Mara Ramps Up Bitcoin Push
Mara Holdings, one of the largest publicly traded crypto mining companies, announced that it plans to offer up to $1 billion in convertible senior notes as the next step in its aggressive Bitcoin acquisition strategy. The offering includes $850 million in notes due in 2032, which will be available to qualified institutional buyers.
Additionally, these buyers will have the option to purchase an extra $150 million in principal, bringing the total potential raise to $1 billion. According to the company, a portion of the proceeds—up to $50 million—will be used to repurchase part of its outstanding 1.00% convertible senior notes due in 2026. The remainder of the capital is expected to fund capped call transactions, purchase more Bitcoin, and support general corporate initiatives.
The notes are senior unsecured obligations of Mara Holdings, and will not bear interest. However, the offer remains subject to prevailing market and other conditions. This means that there is no guarantee the deal will be completed or finalized under the current terms.
This debt offering is the latest in a series of strategic financial maneuvers by the company that are specifically aimed at scaling its Bitcoin reserves and mining operations. In late March, Mara disclosed plans to sell up to $2 billion in stock “from time to time” through agreements with institutional investors, with proceeds primarily used for expanding its Bitcoin holdings.

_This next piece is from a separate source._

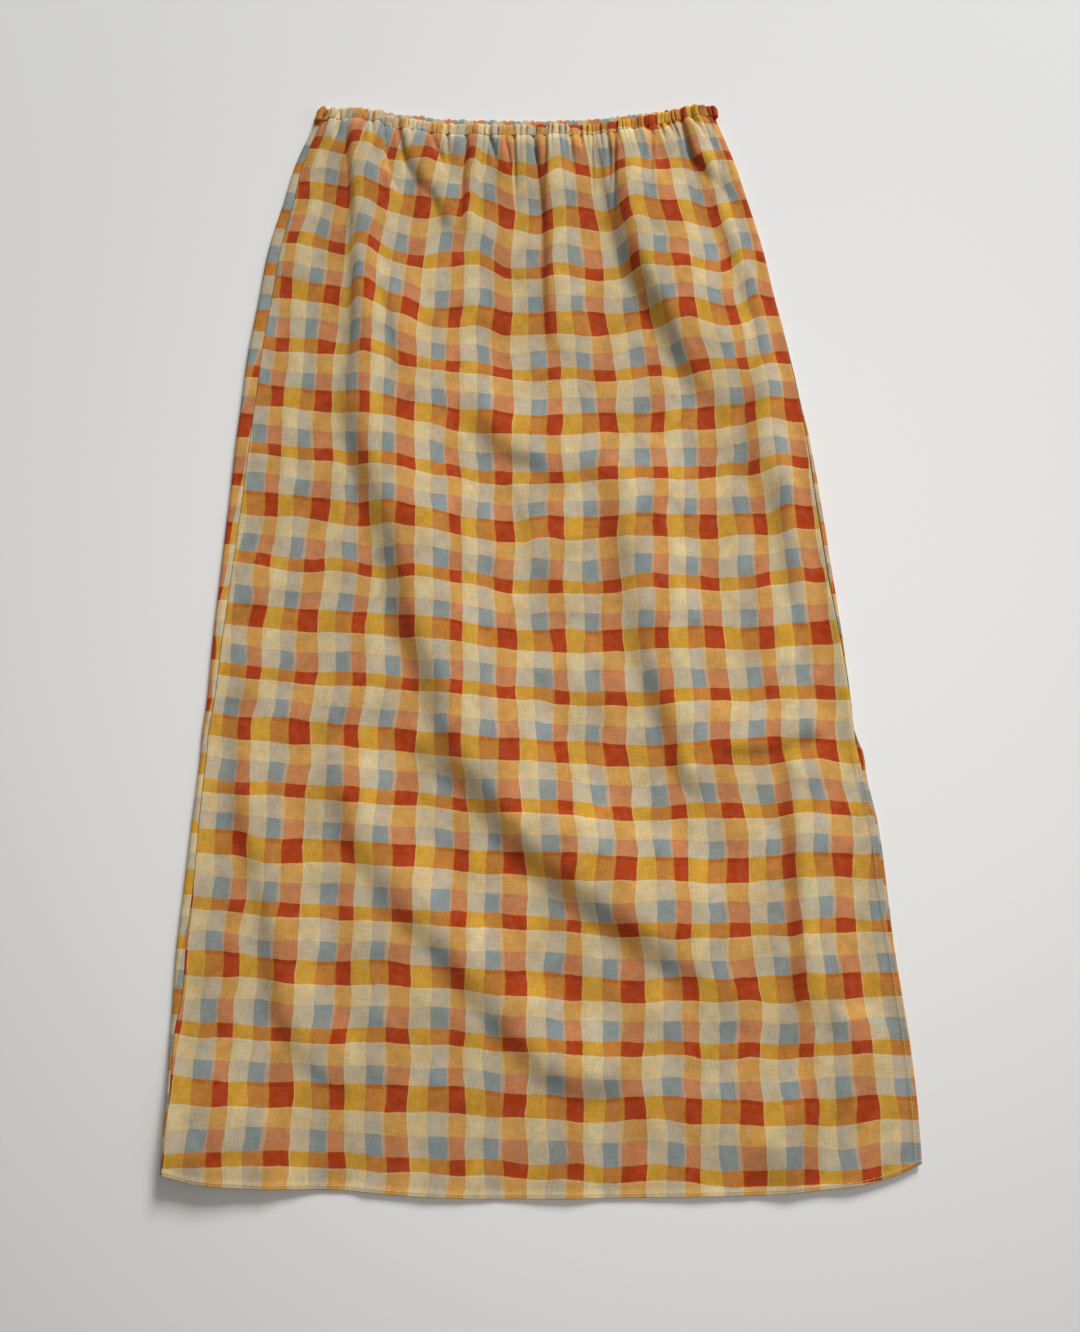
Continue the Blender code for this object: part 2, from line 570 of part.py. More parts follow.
def casing_half(name, columns_of, raised, seed, colour):
    """Half of the waist casing, drawn up by the elastic into narrow gathers."""
    columns = gather_columns(uneven_shares(GATHERS, seed))
    waves = gather_waves(GATHERS, seed)
    places = []
    headings = []
    for part in CASING_ROWS:
        level = WAIST_LEVEL - CASING_HEIGHT * (1.0 - part)
        points, length, marks = skirt_path(level, back_middle=0.5 * CASING_CLOTH)
        place, heading = read_path(points, length, marks["turn_point"], columns_of(marks, columns))
        place[:, 1] += SCALLOP * part * waves
        places.append(place)
        headings.append(heading)
    normals = outward_normals(places, headings)
    crown = np.array(CASING_CROWN)
    outer = []
    inner = []
    for place, normal, share in zip(places, normals, crown):
        half = 0.5 * CASING_CLOTH
        puffed = (half - CASING_EASE + GATHER_HEIGHT * waves * share)[:, None]
        pinched = (half - CASING_PINCH * (1.0 - np.minimum(waves, 1.0)))[:, None]
        outer.append(place + normal * (puffed if raised == "outside" else half))
        inner.append(place - normal * (half if raised == "outside" else pinched))
        outer[-1][:, 2] = np.maximum(outer[-1][:, 2], 0.0)
    keys = [list(range(len(columns)))] * len(CASING_ROWS)
    return wall(name, outer, inner, keys, colour)


def front_casing_columns(marks, shares):
    """Lengths along the path of the front casing's columns."""
    start = marks["left_seam"] + 0.5 * SIDE_SEAM_GAP
    end = marks["right_end"] - marks["right_seam"] - 0.5 * SIDE_SEAM_GAP
    return start + (end - start) * shares


def back_casing_columns(marks, shares):
    """Lengths along the path of the back casing's columns."""
    start = marks["back_start"] - marks["right_seam"] + 0.5 * SIDE_SEAM_GAP
    end = marks["left_fold"] + marks["left_seam"] - 0.5 * SIDE_SEAM_GAP
    return start + (end - start) * shares


def main():
    """Build every piece of the skirt."""
    clear_scene()
    front_panel()
    back_panel()
    casing_half("front_waist_casing", front_casing_columns, "outside", 11, FRONT_CASING_COLOUR)
    casing_half("back_waist_casing", back_casing_columns, "inside", 23, BACK_CASING_COLOUR)


main()
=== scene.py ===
"""Slit midi skirt of thin checked cloth with an elastic waist, laid flat, dressed for a studio picture.

The skirt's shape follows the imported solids: the same outline, side folds, seams and drape, with finer
gathers, turned edges, stitches and the printed check. Metres, X to the viewer's right, Y from hem to
waist, Z up, as in the frame.
"""

import math

import bpy
import numpy as np
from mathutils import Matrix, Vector


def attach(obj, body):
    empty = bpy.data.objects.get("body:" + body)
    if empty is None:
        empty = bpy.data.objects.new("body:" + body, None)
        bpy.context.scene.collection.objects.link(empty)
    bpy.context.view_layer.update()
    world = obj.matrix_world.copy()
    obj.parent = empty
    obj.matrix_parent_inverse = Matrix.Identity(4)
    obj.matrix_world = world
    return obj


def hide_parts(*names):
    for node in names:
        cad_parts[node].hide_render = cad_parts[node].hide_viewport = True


bl_info = {
    "name": "Slit midi skirt",
    "version": (1, 0, 0),
    "blender": (4, 5, 0),
    "location": "3D View > Sidebar > Skirt",
    "description": "Builds the checked cloth, stitches and studio of a skirt that lies flat",
    "category": "Object",
}

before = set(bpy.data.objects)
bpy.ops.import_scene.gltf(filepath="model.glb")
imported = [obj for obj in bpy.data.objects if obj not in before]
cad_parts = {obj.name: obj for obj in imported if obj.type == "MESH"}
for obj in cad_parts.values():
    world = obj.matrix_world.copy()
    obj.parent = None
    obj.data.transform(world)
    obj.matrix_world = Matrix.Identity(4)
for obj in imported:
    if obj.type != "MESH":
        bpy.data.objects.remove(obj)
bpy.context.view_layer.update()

# Skirt, as it lies
SOLID_CLOTH = 0.0012
SEAM_GAP = 0.0003
SOLID_CASING = 0.0024
HEM_LEVEL = -0.4442
WAIST_LEVEL = 0.4261
CASING_HEIGHT = 0.0115
SLIT_TOP = -0.0915
SLIT_RELEASE = 0.030
BACK_HEM_RISE = 0.0025
FOLD_RADIUS = 0.0026
SIDE_LOFT = 0.0024
SIDE_LOFT_WIDTH = 0.016
SLIT_LOFT = 0.0010
SLIT_LOFT_WIDTH = 0.026
TIE_LENGTH = 0.028
HEM_RISE_REACH = 0.16
WAIST_RISE_REACH = 0.13
WAIST_FLATNESS = 0.85
CASING_LEVEL = WAIST_LEVEL - CASING_HEIGHT

# How much of a lifted corner's height parts the front from the back
CORNER_PARTING = 0.32

# Folds keep clear of the sides and fade towards the casing, and a flank is steeper than its full width
FOLD_CLEARANCE = 0.03
FOLD_FADE = 0.65
FOLD_FADE_RUN = 0.012
FLANK_SHARE = 0.86

# Points along the stretches of a level's path, and along a fold's path
FRONT_POINTS = 520
BACK_POINTS = 160
TURN_POINTS = 12
OVERLAP_POINTS = 60
FOLD_PATH_POINTS = 121

# Outline and seams, one row for each level, measured in a photograph: where the left and right folds
# are, where the back's edge is on the right, how far the back shows beside the left fold, and how far
# along the cloth the right seam is from the fold
EDGE_COLUMNS = ("level", "left", "right", "back_right", "left_seam", "right_seam")
EDGES = (
    (-0.4439, -0.2860, 0.2914, 0.2891, 0.0014, 0.0000),
    (-0.4160, -0.2856, 0.2906, 0.2887, 0.0018, 0.0000),
    (-0.3720, -0.2839, 0.2887, 0.2874, 0.0030, 0.0000),
    (-0.3160, -0.2835, 0.2832, 0.2822, 0.0042, 0.0000),
    (-0.2960, -0.2828, 0.2804, 0.2800, 0.0072, 0.0000),
    (-0.2590, -0.2814, 0.2756, 0.2762, 0.0074, 0.0000),
    (-0.2080, -0.2769, 0.2688, 0.2717, 0.0072, 0.0000),
    (-0.1600, -0.2728, 0.2639, 0.2664, 0.0060, 0.0000),
    (-0.1250, -0.2693, 0.2555, 0.2591, 0.0050, 0.0000),
    (-0.1050, -0.2676, 0.2517, 0.2565, 0.0051, 0.0000),
    (-0.0915, -0.2671, 0.2502, 0.2510, 0.0052, 0.0000),
    (-0.0640, -0.2641, 0.2481, 0.2481, 0.0062, 0.0010),
    (-0.0240, -0.2616, 0.2441, 0.2441, 0.0074, 0.0024),
    (0.0376, -0.2566, 0.2364, 0.2364, 0.0090, 0.0046),
    (0.0997, -0.2512, 0.2284, 0.2284, 0.0103, 0.0048),
    (0.1520, -0.2471, 0.2205, 0.2205, 0.0113, 0.0032),
    (0.1840, -0.2438, 0.2141, 0.2141, 0.0114, 0.0022),
    (0.2270, -0.2393, 0.2052, 0.2052, 0.0112, 0.0010),
    (0.2700, -0.2321, 0.1953, 0.1953, 0.0106, 0.0002),
    (0.3140, -0.2249, 0.1862, 0.1862, 0.0100, 0.0000),
    (0.3580, -0.2127, 0.1737, 0.1737, 0.0084, 0.0000),
    (0.3850, -0.2056, 0.1657, 0.1657, 0.0070, 0.0000),
    (0.4110, -0.1951, 0.1560, 0.1560, 0.0062, 0.0000),
    (0.4290, -0.1870, 0.1490, 0.1490, 0.0060, 0.0000),
    (0.4440, -0.1840, 0.1464, 0.1464, 0.0060, 0.0000),
)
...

The announcement was also made after the company's recent acquisition of a minority stake in Two Prime, an institutional investment advisor managing $1.75 billion in assets. This deal effectively boosted the amount of Bitcoin managed on Mara’s behalf.
Additionally, Mara’s mining operations showed some remarkable growth. The company increased its Bitcoin production by 35% in May despite heightened mining difficulty and rising hashrates. Its annualized mining revenue recently surpassed $752 million, a new record.
Currently, Mara Holdings holds 50,000 BTC, making it the second-largest corporate Bitcoin holder after Strategy, which holds an industry-leading 607,000 BTC.
Crypto Treasuries Rise, But Risks Mount
A growing wave of more traditional companies are beginning to incorporate digital assets into their corporate treasury strategies. This is very likely due to the shift in how businesses perceive the role of cryptocurrencies in financial management.
This trend gained a lot of momentum, with firms across a wide range of industries—from agriculture to textiles—announcing crypto allocations this week alone. Among them, agricultural technology company Nature’s Miracle revealed that it will allocate up to $20 million to XRP. On the same day, consumer manufacturing firm Upexi disclosed it acquired 83,000 Solana (SOL) tokens, worth approximately $16.7 million, for its corporate reserve. A day earlier, Kitabo, a Japanese company that was founded nearly 80 years ago and known for its work in textiles and recycling, announced plans to purchase around $5.6 million in Bitcoin.
These moves are part of the broader trend driven by the growing appeal of digital assets as a hedge or diversification strategy in treasury portfolios. Bitcoin is often seen as the anchor asset in this trend, and still attracts attention from publicly listed companies.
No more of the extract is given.